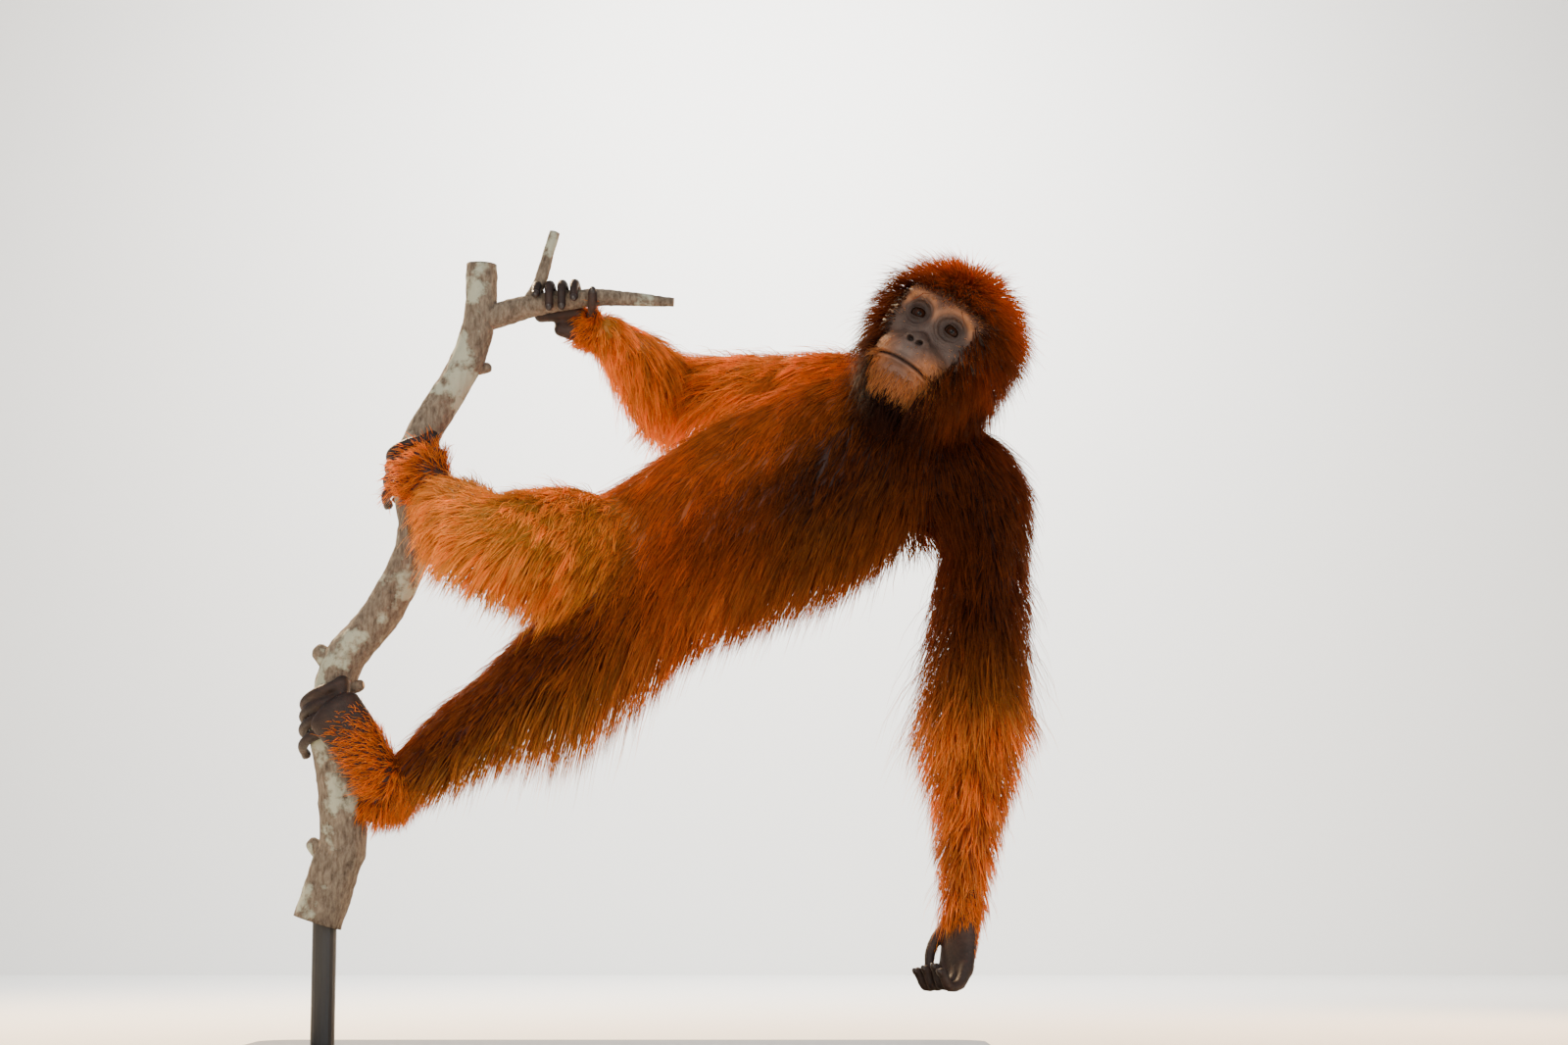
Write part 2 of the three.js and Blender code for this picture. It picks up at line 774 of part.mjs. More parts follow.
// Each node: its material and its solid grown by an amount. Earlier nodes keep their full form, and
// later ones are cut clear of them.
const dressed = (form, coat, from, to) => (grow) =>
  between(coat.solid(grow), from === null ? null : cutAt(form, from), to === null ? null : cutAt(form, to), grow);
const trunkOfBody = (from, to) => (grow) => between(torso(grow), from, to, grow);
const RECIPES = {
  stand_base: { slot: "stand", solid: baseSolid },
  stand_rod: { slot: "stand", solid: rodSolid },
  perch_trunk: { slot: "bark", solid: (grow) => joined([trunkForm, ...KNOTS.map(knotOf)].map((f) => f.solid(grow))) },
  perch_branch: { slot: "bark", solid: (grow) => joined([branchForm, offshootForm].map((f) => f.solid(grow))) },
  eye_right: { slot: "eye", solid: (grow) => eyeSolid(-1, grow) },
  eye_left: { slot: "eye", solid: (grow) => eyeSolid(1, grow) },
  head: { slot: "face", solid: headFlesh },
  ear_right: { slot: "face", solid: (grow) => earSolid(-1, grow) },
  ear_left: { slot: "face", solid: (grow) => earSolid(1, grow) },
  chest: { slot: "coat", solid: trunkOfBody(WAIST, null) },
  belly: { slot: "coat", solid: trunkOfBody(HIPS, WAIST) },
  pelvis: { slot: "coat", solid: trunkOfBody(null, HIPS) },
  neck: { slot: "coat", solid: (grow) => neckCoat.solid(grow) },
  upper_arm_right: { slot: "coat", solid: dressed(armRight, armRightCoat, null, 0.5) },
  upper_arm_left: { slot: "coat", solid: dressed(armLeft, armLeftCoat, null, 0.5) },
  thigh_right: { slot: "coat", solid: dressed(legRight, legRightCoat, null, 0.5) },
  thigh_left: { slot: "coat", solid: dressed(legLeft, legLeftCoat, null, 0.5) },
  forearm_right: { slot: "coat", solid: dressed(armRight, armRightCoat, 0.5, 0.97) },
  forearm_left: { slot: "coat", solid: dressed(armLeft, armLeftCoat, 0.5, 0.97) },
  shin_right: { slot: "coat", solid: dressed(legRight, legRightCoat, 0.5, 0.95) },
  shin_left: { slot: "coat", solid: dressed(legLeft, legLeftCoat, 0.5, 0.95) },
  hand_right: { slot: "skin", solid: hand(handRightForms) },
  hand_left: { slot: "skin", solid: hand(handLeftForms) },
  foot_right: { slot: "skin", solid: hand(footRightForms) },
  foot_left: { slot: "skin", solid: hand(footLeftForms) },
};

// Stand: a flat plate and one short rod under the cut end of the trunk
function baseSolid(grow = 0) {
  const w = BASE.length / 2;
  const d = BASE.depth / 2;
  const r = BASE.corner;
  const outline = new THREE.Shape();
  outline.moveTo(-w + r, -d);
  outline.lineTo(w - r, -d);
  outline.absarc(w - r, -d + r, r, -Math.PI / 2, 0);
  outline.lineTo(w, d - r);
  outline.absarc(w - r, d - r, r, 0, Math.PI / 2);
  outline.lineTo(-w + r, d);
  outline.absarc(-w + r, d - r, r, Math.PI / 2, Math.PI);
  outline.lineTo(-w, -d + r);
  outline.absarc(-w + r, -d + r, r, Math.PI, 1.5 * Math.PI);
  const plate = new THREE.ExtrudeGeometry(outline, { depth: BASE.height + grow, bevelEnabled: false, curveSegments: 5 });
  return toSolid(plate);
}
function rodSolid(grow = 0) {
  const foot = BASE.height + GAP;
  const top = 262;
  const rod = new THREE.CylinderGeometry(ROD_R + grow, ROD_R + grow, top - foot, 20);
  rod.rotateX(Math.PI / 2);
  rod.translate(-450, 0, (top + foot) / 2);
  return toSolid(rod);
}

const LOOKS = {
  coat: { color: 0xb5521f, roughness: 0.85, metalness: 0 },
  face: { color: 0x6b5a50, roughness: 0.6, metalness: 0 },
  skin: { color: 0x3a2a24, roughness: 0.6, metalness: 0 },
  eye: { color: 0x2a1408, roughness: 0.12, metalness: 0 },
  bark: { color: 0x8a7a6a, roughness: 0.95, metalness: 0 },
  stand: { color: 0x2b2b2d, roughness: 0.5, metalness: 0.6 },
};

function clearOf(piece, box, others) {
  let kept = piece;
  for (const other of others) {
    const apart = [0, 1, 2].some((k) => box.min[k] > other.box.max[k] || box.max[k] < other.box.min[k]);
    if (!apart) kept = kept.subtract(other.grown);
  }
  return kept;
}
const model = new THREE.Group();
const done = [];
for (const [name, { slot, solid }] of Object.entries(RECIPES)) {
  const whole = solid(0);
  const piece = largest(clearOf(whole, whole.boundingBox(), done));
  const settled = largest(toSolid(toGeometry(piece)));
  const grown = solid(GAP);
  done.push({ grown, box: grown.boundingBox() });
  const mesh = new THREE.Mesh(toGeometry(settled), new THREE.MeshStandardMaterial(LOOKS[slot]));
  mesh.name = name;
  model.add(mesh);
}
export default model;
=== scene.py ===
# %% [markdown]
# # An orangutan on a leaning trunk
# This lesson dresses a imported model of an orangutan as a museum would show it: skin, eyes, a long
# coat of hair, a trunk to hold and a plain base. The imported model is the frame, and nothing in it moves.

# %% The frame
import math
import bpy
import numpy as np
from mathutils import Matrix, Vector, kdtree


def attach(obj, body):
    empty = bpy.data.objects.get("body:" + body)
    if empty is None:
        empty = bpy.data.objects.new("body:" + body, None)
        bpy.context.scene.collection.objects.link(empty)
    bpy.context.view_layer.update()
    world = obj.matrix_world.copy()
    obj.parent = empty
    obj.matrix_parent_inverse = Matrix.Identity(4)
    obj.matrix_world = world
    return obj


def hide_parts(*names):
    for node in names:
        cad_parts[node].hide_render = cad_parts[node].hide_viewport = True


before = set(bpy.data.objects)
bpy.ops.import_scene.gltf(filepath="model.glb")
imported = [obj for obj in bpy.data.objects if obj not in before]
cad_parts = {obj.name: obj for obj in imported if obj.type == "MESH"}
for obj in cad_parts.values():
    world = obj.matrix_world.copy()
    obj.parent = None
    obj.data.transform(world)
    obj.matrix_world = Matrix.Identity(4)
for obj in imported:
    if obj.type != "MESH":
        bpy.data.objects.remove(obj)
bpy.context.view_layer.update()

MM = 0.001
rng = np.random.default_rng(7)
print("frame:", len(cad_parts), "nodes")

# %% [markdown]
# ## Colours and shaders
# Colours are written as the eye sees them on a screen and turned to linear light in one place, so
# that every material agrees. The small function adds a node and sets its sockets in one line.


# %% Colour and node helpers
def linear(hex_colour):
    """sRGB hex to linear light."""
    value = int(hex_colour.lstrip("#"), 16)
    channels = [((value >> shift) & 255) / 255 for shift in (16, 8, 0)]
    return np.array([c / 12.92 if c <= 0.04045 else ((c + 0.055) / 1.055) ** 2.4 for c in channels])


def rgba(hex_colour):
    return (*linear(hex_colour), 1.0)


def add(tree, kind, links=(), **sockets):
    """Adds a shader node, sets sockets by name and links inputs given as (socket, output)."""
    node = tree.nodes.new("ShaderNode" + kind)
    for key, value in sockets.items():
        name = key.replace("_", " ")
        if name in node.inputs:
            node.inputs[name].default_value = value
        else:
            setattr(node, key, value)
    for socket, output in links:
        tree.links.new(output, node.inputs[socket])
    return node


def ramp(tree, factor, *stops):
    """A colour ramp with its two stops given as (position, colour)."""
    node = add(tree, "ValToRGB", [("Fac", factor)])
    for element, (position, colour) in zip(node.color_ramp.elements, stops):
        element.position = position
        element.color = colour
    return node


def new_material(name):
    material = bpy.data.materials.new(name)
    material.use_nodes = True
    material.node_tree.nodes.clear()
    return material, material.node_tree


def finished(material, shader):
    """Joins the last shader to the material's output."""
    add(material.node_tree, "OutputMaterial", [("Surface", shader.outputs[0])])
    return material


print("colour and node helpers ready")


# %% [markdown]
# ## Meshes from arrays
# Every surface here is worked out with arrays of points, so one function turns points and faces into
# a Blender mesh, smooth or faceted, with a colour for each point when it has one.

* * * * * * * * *

_Requirements_. Among the lines above, find the one with "function clearOf(piece, box, others)" and the one with "bpy.context.scene.collection.objects.link(empty)". Quote both and everything between them, exactly.

_Solved exercise_.
function clearOf(piece, box, others) {
  let kept = piece;
  for (const other of others) {
    const apart = [0, 1, 2].some((k) => box.min[k] > other.box.max[k] || box.max[k] < other.box.min[k]);
    if (!apart) kept = kept.subtract(other.grown);
  }
  return kept;
}
const model = new THREE.Group();
const done = [];
for (const [name, { slot, solid }] of Object.entries(RECIPES)) {
  const whole = solid(0);
  const piece = largest(clearOf(whole, whole.boundingBox(), done));
  const settled = largest(toSolid(toGeometry(piece)));
  const grown = solid(GAP);
  done.push({ grown, box: grown.boundingBox() });
  const mesh = new THREE.Mesh(toGeometry(settled), new THREE.MeshStandardMaterial(LOOKS[slot]));
  mesh.name = name;
  model.add(mesh);
}
export default model;
=== scene.py ===
# %% [markdown]
# # An orangutan on a leaning trunk
# This lesson dresses a imported model of an orangutan as a museum would show it: skin, eyes, a long
# coat of hair, a trunk to hold and a plain base. The imported model is the frame, and nothing in it moves.

# %% The frame
import math
import bpy
import numpy as np
from mathutils import Matrix, Vector, kdtree


def attach(obj, body):
    empty = bpy.data.objects.get("body:" + body)
    if empty is None:
        empty = bpy.data.objects.new("body:" + body, None)
        bpy.context.scene.collection.objects.link(empty)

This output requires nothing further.